I now have a bionic tooth instead a gap.
All this talk & sharing of our individual struggles has uncorked the "chatty cathy" again. (I'm sure you noticed.) It was really warm at the beach - and I slept with the door to the room open to the sound of the waves, just over the dune. But at 5:30 am, I was woken by what I interpreted in my half-awake state as an earthquake - which turned out to be thunder & lightning. In February.
The drive down & back didn't bother me as much this time. I was more relaxed, didn't let my mind wander from the task of driving (much), only had the one thing to do there... and realized that I'd be driving the most difficult stretch after dark, coming home. It's two-lane twisties through the mountains. The oncoming lights REALLY bother me, and I drive too slow for most people. It's that last part that bothers me the most - but I was determined not to overdrive my "comfort zone". With practice, I'll learn the curves, and how fast I can drive them in the daylight and I won't be such an obstacle in the dark. Some of the big trucks were slower than me, so there.
I thought about stopping by the house; but since I'd looked at the pictures online and they invoked sadness for all the past good times I lived there with a bunch of happy people I decided it wasn't a good idea. I didn't HAVE to be there for any reason and I don't think I would've had some great epiphany making myself do it, either. I could've touched everything again; stood on the spot where Mike last was in the house... but seriously: besides invoking sadness, and releasing some more tears and sadness - of what benefit would that be? I can do that up in the mountains just as well.
There is some uncertainty about the people who looked at the house 3 times. Sent realtor an email saying they were getting ready to offer soon. They just didn't say which house. LOL. So we're holding off reducing the price for a month or so. It would be a serious price adjustment to compete with the next tier lower in that neighborhood... and my neighbors who are selling are still priced rediculously high (while the maintenance has been neglected)... so I'll wait.
I have, of course, a long list of have-tos and want-tos at the new place but the pace I'm working right now is leaving me plenty of quiet time and just unpack and "look" time. More stuff is going to need to be purged - but that can happen alongside repairs, improvements and gardening. My online WV friend who just lost her "Mike"... is doing pretty well. Maybe better than I was initially. Different people, different processes. I feel pretty well along the acceptance path now... but I still have my moments of tears and sadness; feeling bereft of the the "other half of me".
And I'm still having a strong pull to connect with, talk to, get validation from men for some of my ideas about living here. But I'm also reluctant to talk too much, give anyone the idea that I'm a vulnerable widow and easily taken advantage of. And I'm having to confront the issue of security and self-defense here. My "helper" has backed off and I don't see him much now. But when I call or text him, he's right there. That's a little more comfortable for me - and I know he's working a lot trying to get ready to build on some land he's bought, for his family.
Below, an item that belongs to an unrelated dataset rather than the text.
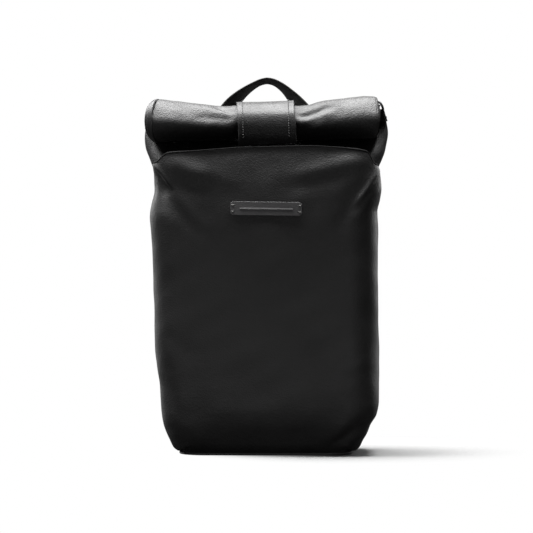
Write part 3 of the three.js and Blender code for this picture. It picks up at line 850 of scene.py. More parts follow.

I'm not jumpy about being out here alone. BUT, I am aware of some no-good-niks around me and my hearing at night is like a superpower. LOL. I can most of the time identify things. But the fake owl calls I heard one night - OBVIOUSLY - someone in the woods around me, put me on alert. I mentioned it to my helper - and from his reponse, it might've been him & his buddy; he said he'd let me know if they were out in the woods hunting at night. I told him it's probably safer that way. LOL.
So, I'm thinking a lot of things through about moving forward here. Always trying to remember that I have a tendency to dive into the deep end and bite off more than I can chew. The big garden, therefore, might get started this year - but mostly in loosening the soil, amending it, cover crop, garden shed, etc. I'm real conscious about not wanting to be a slave to the garden... because there's the studio and the workshop... and some other projects I want to do too. As well as get out into my community more - and also my little cabin, a couple hours away.